There’s a popular theory that if you create a safe environment for at risk youth they will instantly thrive. It’s not quite true. Youth workers who know the score will tell you the minute a troubled young person enters a safe environment the first thing they often do is kick off. Not to see what they can get away with, but to test how safe they really are. Because often what should have been their safest environment, home, proved to be the most dangerous. As might family. So they’ve learned not to trust safe places or people who promise them safety. Resorting to anti-social behaviour to the dismay of many well intentioned youth workers. Shocked into bitterness seeing their best laid intentions being trampled on for no apparent reason. This discrepancy between spurious theories and the realities of youth work informs much of Shaun Dunne’s troubled "Restoration." Wherein a farcical Restorative Practice session damages far more than it heals. Yet if Dunne’s play leaves something to be desired, in a production that isn’t visually all that special, despite some fine lighting by Sarah Jane Shiels, performances prove to be another thing entirely. Opening up the wild heart at the centre of Dunne’s problem polemic, making it well worth the price off admission.

In Dunne’s imagined Youth Centre, the tension between the needs of staff and the young people they serve clash during a Restorative Practice session. Except they really don’t if you look too closely. It all just a handy device to frame youth worker Leanne. A successful veteran of the Dangerous Minds club who’s drawn from the well far too often. Someone so busy telling the world how to behave she’s forgotten how to listen, raining down insightful and often misinformed opinions before you’ve had a chance to finish voicing your own. It’s a subtle kind of bullying, but Leanne’s experienced at being the biggest and best intentioned bully in the room. Bullying her colleague Dean into a Restorative Practice session he doesn’t really want while secretly conspiring with his attacker, Paul, behind his back. Manipulating intern Michelle into a non paying job at the Centre, likely at the expense of Dean losing his. Only Tony, Paul’s older brother with his own agenda with whom Leanne shares some vague history, pushes back, being something of a bully himself. Yet that’s the thing with bullies, even well intentioned ones. Their good intentions usually line a road to hell. And often they can’t see it coming.

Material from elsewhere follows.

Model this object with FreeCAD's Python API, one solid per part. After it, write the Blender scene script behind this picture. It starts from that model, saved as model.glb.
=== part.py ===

Employing a more conventional dramatic structure when compared to much of his work, Dunne's "Restoration" tries blending medium and message into an holistic whole. Making for an uncomfortable marriage wherein drama appears to wear the gown while the message catches the bouquet. Yet, in reality, it's drama who's really the message's hand maiden. Depicting youth work in a fashion that can look fifty shade wrong even when it gets it right. If "Restoration" captures the frustration and burnout, it takes a lot of poetic licence without a real policy or procedure in sight. It’s Restorative Practice facilitation looking so far off the mark it borders on the laughable. But if it’s fifty shades wrong, Dunne is also several shades right, his crafting of tension being impressively done, keeping it all engaging. As is his portrayal of the dangers inherent in youth work, especially of losing sight of the wood for the trees, and a clear sight of yourself, along with the frustrations of being under resourced.

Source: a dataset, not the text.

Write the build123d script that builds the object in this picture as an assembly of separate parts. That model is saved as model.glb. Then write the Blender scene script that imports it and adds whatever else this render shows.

Throughout, characters are determined by politicised positions, offering arguments as exposition and revealing very little else. Their sometimes questionable arguments, coated heavily in social care speak, delivered with the ferocity of a high speed tennis match, with each character rallying to score points by making points. Something director Darren Thornton handles marvellously, distilling every ounce of humanity from the situations even while arguments determine the pace. Ensuring Shauna Higgins’ aspirational Nicole shines. As does Callan Cummin’s less well developed Paul, a youth for whom there’s very little at stake should he stay or have to go. Barry O’Connor as the menacing yet well intentioned Tony turns in a terrific performance. As does John Cronin as Dean, the youth worker at the centre of Leanne’s questionable Restorative Practice. But it’s Kate Stanley Brennan who lights up the stage, revealing a dangerous mind inherently troubled, using her position to enforce her own agenda with the relentless insistence of a fanatic.

Any youth worker really worth their salt knows there’s only one question you need to ask yourself. If your own child was in difficulty would you want them attending your centre or service? If the answer is no, then you need to take a long hard look and ask why. When it comes to its problematic portrayal of youth work, "Restoration" needs to take a longer, harder look at itself. Even allowing for poetic licence, it’s half-informed polemic often misses the mark even as it captures something of the spirit. Yet as a portrayal of a youth worker way past the point of burnout, blinded by her passion and good intentions, "Restoration" knocks it out of the park. Due, in no small measure, to an incandescent Kate Stanley Brennan, brilliantly supported by a first rate cast.

"Restoration" by Shaun Dunne, runs at the Project Arts Centre until February 1.